The pandemic has also delayed progress on implementing legislation in different countries to prohibit and criminalise the recruitment and use of children by armed forces and groups, Gamba said, calling for lawmakers to prioritise the issue.
“The issue of accountability is fundamental,” she said.
But despite some worrying trends, progress on combating the use of child soldiers is being made, Gamba said.
In South Sudan, the number of violations against children including their recruitment as fighters has significantly declined over the past five years, according to her office’s annual report.

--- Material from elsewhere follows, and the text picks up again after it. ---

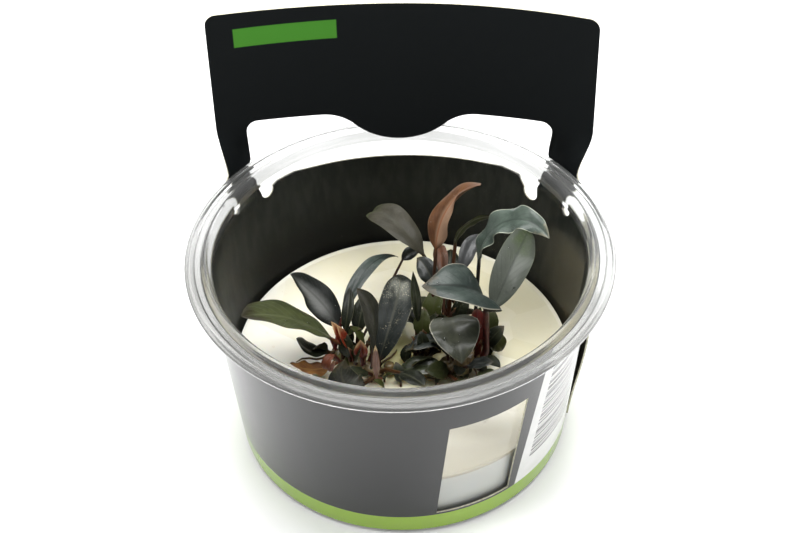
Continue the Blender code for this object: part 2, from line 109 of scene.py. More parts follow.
# corners of the patch of gel that each plant's lowest leaves cover
LOW_GROWTH = {
    "left": [(-15.0, -5.5), (-9.0, -11.0), (-4.0, -13.5), (1.0, -13.0), (0.0, -8.5), (-6.0, -6.0)],
    "middle": [(-1.0, -9.0), (3.5, -9.0), (10.0, 0.5), (10.0, 6.0), (5.0, 2.0), (0.5, -4.0)],
    "right": [(4.0, -12.5), (10.0, -13.0), (16.0, -11.5), (21.0, -6.5), (22.0, -1.5), (13.0, -6.0)],
}

LOW_GROWTH_DEPTH = 0.2

# the photograph's camera, from a fit to the rim, the header and the sleeve
CAMERA_DISTANCE, CAMERA_TARGET = 350.0, (-0.062, 0.0, 47.914)
CAMERA_RISE, CAMERA_ROLL = math.radians(42.761), math.radians(-1.5)
SENSOR_WIDTH, PHOTO_WIDTH, FOCAL_PIXELS = 36.0, 800.0, 1490.47


def smooth(t):
    t = min(max(t, 0.0), 1.0)
    return t * t * (3.0 - 2.0 * t)


def cup_radius(z):
    return CUP_BASE_RADIUS + (CUP_TOP_RADIUS - CUP_BASE_RADIUS) * z / CUP_HEIGHT


# shader maths
class Shade:
    """A value, colour or vector inside a material. Arithmetic on it adds Math nodes."""

    def __init__(self, tree, socket=None):
        self.tree, self.socket = tree, socket

    def make(self, kind, values=None, output=0, **settings):
        """Add any node: its settings first, then its sockets' values or links. Returns one output."""
        node = self.tree.nodes.new(kind)
        for key, value in settings.items():
            setattr(node, key, value)
        for key, value in (values or {}).items():
            socket = node.inputs[key] if isinstance(key, int) else next(
                s for s in node.inputs if s.identifier == key)
            if isinstance(value, Shade):
                self.tree.links.new(value.socket, socket)
            elif socket.type == "RGBA" and len(value) == 3:
                socket.default_value = (*value, 1.0)
            else:
                socket.default_value = value
        return Shade(self.tree, node.outputs[output])

    def maths(self, operation, *operands):
        return self.make("ShaderNodeMath", dict(enumerate(operands)), operation=operation)

    def __add__(self, other):
        return self.maths("ADD", self, other)

    def __radd__(self, other):
        return self.maths("ADD", other, self)

    def __sub__(self, other):
        return self.maths("SUBTRACT", self, other)

    def __rsub__(self, other):
        return self.maths("SUBTRACT", other, self)

    def __mul__(self, other):
        return self.maths("MULTIPLY", self, other)

    def __rmul__(self, other):
        return self.maths("MULTIPLY", other, self)

    def __abs__(self):
        return self.maths("ABSOLUTE", self)

    def step(self, low, high):
        """0 below low and 1 above high, smooth between; low may be the larger."""
        values = {0: self, 1: low, 2: high, 3: 0.0, 4: 1.0}
        return self.make("ShaderNodeMapRange", values, interpolation_type="SMOOTHSTEP")

    def mix(self, a, b):
        """Colour a where this value is 0 and b where it is 1."""
        values = {"Factor_Float": self, "A_Color": a, "B_Color": b}
        return self.make("ShaderNodeMix", values, output=2, data_type="RGBA")

    def noise(self, scale, detail=3.0, roughness=0.5, vector=None):
        values = {"Vector": vector or self.place(), "Scale": scale, "Detail": detail, "Roughness": roughness}
        return self.make("ShaderNodeTexNoise", values)

    def cells(self, scale, vector=None, output=0):
        """Voronoi cells: output 0 is the distance from a cell's middle, 1 its own colour."""
        values = {"Vector": vector or self.place(), "Scale": scale}
        return self.make("ShaderNodeTexVoronoi", values, output=output)

    def vector(self, operation, other):
        return self.make("ShaderNodeVectorMath", {0: self, 1: other}, operation=operation)

    def wander(self, scale, reach):
        """A small random offset, for bending a pattern's lines."""
        values = {"Vector": self.place(), "Scale": scale, "Detail": 2.0}
        drift = self.make("ShaderNodeTexNoise", values, output=1)
        return drift.vector("SUBTRACT", (0.5, 0.5, 0.5)).vector("MULTIPLY", (reach, reach, reach))

    def place(self):
        return self.make("ShaderNodeTexCoord", output=3)

    def stretched(self, x, y, z):
        """Object place scaled differently along each axis."""
        return self.make("ShaderNodeMapping", {"Vector": self.place(), "Scale": (x, y, z)})

    def attribute(self, name):
        return self.make("ShaderNodeAttribute", attribute_name=name, output=2)

    def parts(self, vector):
        return tuple(self.make("ShaderNodeSeparateXYZ", {0: vector}, output=i) for i in (0, 1, 2))

    def uv(self, name):
        """The two coordinates of a UV map."""
        return self.parts(self.make("ShaderNodeUVMap", uv_map=name))[:2]

    def bump(self, height, strength, distance):
        return self.make("ShaderNodeBump", {"Height": height, "Strength": strength, "Distance": distance})


PRINCIPLED = "Principled BSDF"


def finish(name, **sockets):
    """A Principled material with its plain values set. Returns it and its first Shade."""
    material = bpy.data.materials.new(name)
    material.use_nodes = True
    shader = material.node_tree.nodes[PRINCIPLED]
    for key, value in sockets.items():
        socket = shader.inputs[key.replace("_", " ").title().replace("Ior", "IOR")]
        socket.default_value = (*value, 1.0) if socket.type == "RGBA" else value
    return material, Shade(material.node_tree)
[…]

And last week, the International Criminal Court (ICC) convicted Dominic Ongwen, a commander of Ugandan Lord’s Resistance Army rebels and former child soldier, of dozens of crimes including child abductions and murder.
Ongwen’s conviction at the Hague-based court was applauded by the United Nations, but Gamba said a concerted effort at the national level was the best way to stop children becoming soldiers.
“In all our joint action plans with the government, and with the armed groups, we make it very, very clear we expect to see an oversight of the way their own officers, their own personnel are engaging in recruitment,” she said.
The Guardian’s Denis Campbell, Dan Sabbagh, and Jessica Murray report that London doctors are running out of priority patients to vaccinate, and fear lives will be lost unless they can immunise outside of the four priority cohorts.
Doctors at the Francis Crick Institute in London say they are providing first doses at a rate of 100 a day when they have capacity for 1,000.
Dr Sam Barrell, the chief operating officer at the institute, which opened as a mass vaccination centre on 18 January, said: “Every day lost, where you have vaccine supply and vaccinators, is lives lost and livelihoods lost.”